Doug Hundley, a spokesman for the Colorado-based National Christmas Tree Association, said that if Christmas tree farmers let trees grow naturally, they’d look nothing like what families have come to expect. So farmers must put in hours of work shearing the trees every year, holding back their vertical growth so they get thick and sturdy.
The work is very labor intensive, and some people are leaving the industry for another type of tree that’s not as intense: Filbert trees, better known as hazelnut trees.
While some people have blamed the exodus of farmers leaving the Christmas tree industry for the easier-to-maintain marijuana plant, both Fredricks and Jones pointed to hazelnut as the real competitor.
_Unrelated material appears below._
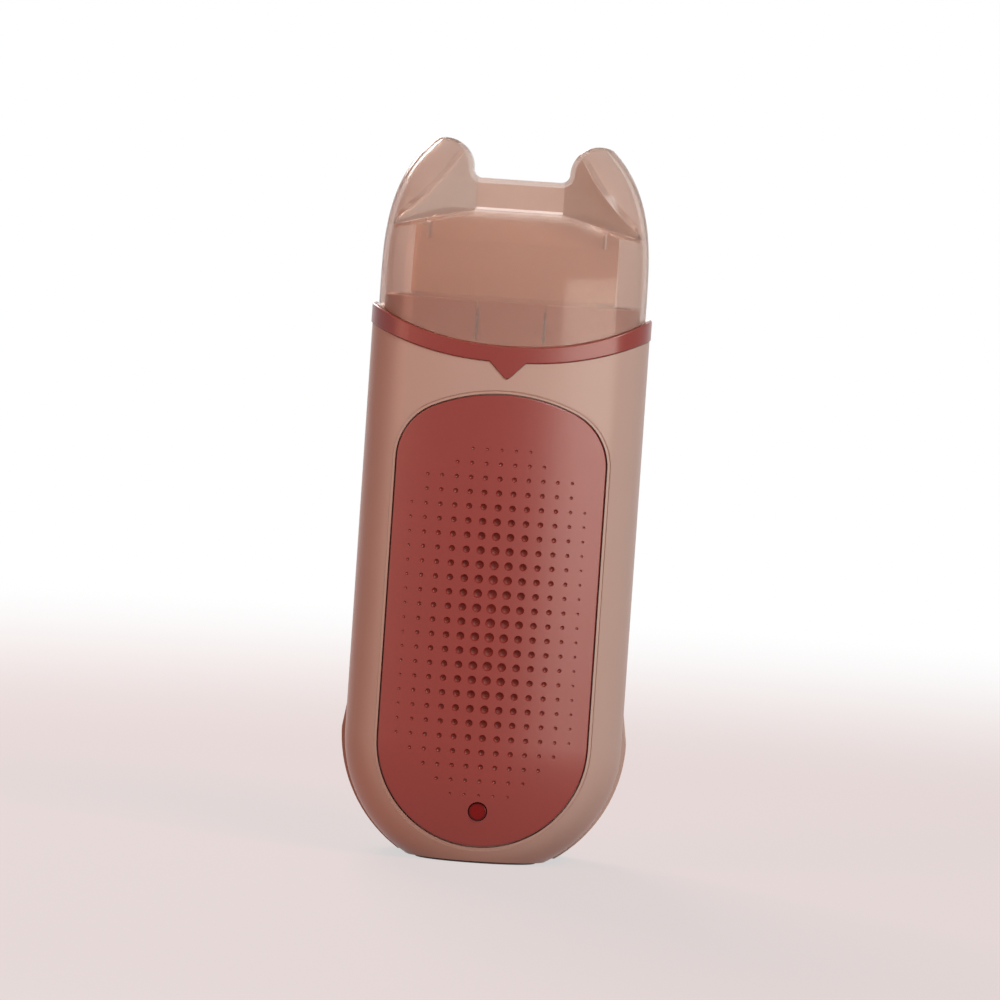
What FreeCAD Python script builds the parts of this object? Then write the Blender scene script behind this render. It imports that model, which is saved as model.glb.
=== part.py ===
import FreeCAD, Part
import math
import os

# Roll-on wax heater, in millimetres. +Z is up, the front faces -Y, and the origin is the
# centre of the base on the table. Every size that can be set by itself is written once here.

# Case
BODY_WIDTH = 70.0
CASE_HEIGHT = 126.4         # the shells' height at the middle of the front
BODY_FRONT = 26.0           # axis to the front face
BODY_REAR = 25.1            # axis to the rear face above the flare
FRONT_ARC = 85.0            # the front face's radius seen from above
REAR_ARC = 110.0
FRONT_CORNER = 14.0
REAR_CORNER = 14.0
BOTTOM_CUT = 4.2            # taken off the round bottom
BOTTOM_CENTRE = BODY_WIDTH / 2 - BOTTOM_CUT
CASE_WALL = 2.4
FORM_TOP = 1.3 * CASE_HEIGHT    # the case's outer form is drawn this high
PARTING_Y = 0.0
LIP_WIDTH = 1.0
LIP_DEPTH = 1.6
JOIN_GAP = 0.1              # between case pieces that nest
FLARE = 1.2                 # the rear shell's lower part stands this much wider
FLARE_RISE = 8.0
PARTING_ROUND = 0.25        # the shells' outer edges where they meet

RIB_X = 16.0                # the ribs under the heating chamber
RIB_THICK = 2.0
RIB_HEIGHT = 7.0
RIB_REACH = 9.0             # how near to the axis they come

# Base pad
PAD_PROUD = 0.6
PAD_SINK = 1.0
PAD_MARGIN = 1.2

# Collar: a ring whose edges dip at the front and rear, with a straight-topped spigot
BAND_DEPTH = 3.9
BAND_LOW_MID = CASE_HEIGHT
BAND_LOW_DIP = 7.4
BAND_TOP_MID = CASE_HEIGHT + BAND_DEPTH
BAND_TOP_DIP = 8.5
DIP_POWER = 2.3
BAND_PROUD = 0.3
BAND_ROUND = 0.3
SPIGOT_TOP = BAND_TOP_MID + 11.1
SPIGOT_WALL = 2.0
SPIGOT_ROUND = 0.5
SKIRT_DEPTH = 6.0
SKIRT_WALL = 1.5
DECK_TOP = SPIGOT_TOP - 2.0
DECK_THICK = 2.0
TAB_HALF = 8.4              # the two slots beside the spigot's spring tab
SLOT_WIDTH = 0.8
SLOT_FOOT = BAND_TOP_MID + 1.3
POINTER_HALF = 4.0
POINTER_TIP = BAND_LOW_MID - 4.0
POINTER_ROUND = 0.9
POINTER_DEPTH = 1.2
POINTER_ROOT = 2.0          # how far the pointer runs up into the band
EDGE_OVERRUN = 10.0         # how far a dipped edge is drawn past the case's sides
EDGE_STEPS = 9
COLLAR_BITE = 0.5           # how far the deck reaches into the ring's wall
SLOT_BITE = 1.0

# Cap
CAP_INSET = 1.35
CAP_WALL = 1.3
CAP_FIT = 0.2
CAP_SEAT = 0.3
CAP_ROUND = 0.4             # where the dome ends at the ears' tops and at the shelf
CAP_RIM_RISE = 5.3          # how far over an ear's centre its rounded top starts
CAP_RIM_LEAST = 1.05        # shorter edges stay sharp
CAP_SHOULDER = BAND_TOP_MID + 12.7      # the cap draws in above here
CAP_CROWN = BAND_TOP_MID + 59.1         # where its sides would meet
CAP_SIDE_POWER = 3.0
CAP_RIDGE = BAND_TOP_MID + 52.3         # where its front and rear would meet
CAP_FACE_POWER = 2.0
CAP_SECTIONS = 9            # ovals that the dome is drawn through
CAP_SPACING = 0.8           # under 1 sets the upper ovals closer together
CAP_HEADROOM = 0.4          # the dome's drawn height above the ears
EAR_X = BODY_WIDTH / 2 - 15.4
EAR_Z = BAND_TOP_MID + 43.9
EAR_RADIUS = 7.4
EAR_START = (0.826, 0.564)  # direction from the ear's centre where its round takes over
NOTCH_CORNER = 2.2
WEB_HALF = 11.0
WEB_Y = 7.3
SCOOP_FLARE = 0.35
SHELF_Z = BAND_TOP_MID + 33.7
SHELF_FALL = 0.25           # slope of the shelf beyond the web
EAR_FACE_X = EAR_X + 47.0   # centre of the arc that an ear's face ends at, towards the scoop
EAR_FACE_Z = EAR_Z + 33.2
EAR_FACE_RADIUS = 59.4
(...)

“That’s one of the big crops in Oregon, a lot of people transitioned to it,” Fredricks said. “I’ve seen a lot of marijuana up there, but not necessarily Christmas tree farms. Marijuana farms aren’t 100-acre operations (like tree farms), they’re more like 10-acre operations.”
How about artificial trees?
Another serious competitor farmers have to deal with: artificial trees.
While Americans have been buying real Christmas trees for about 75 years, Hundley said, the artificial tree industry has taken off in the last 25 years or so.
While 25 million to 30 million real trees go into homes each holiday season, sales of artificial trees have risen to roughly 10 million a year. And since people use artificial trees for five or more years, Hundley said, that figure is equivalent to 50 million fewer live trees being sold.
“It’s a big deal,” he said. “They’ve come on strong.”
But, he warned, the fake trees “are going to be in landfills forever.” Real trees, on the other hand, go right back into the soil and are grown by 4,000 to 5,000 small family farms in the United States.
“This is not corporate farming,” he said.

And, Hundley said, there’s nothing like picking out and decorating a real tree to foster family memories.
This nostalgia is what tree farmers and lot owners cling to when it comes to hard times.
Jones says he tries his best to give his customers a more personal service, like cutting trees to order, flocking and offering delivery, to keep them from going to big-box stores or going artificial.
“It beats the heck out of buying one from a shipping container from China,” he said.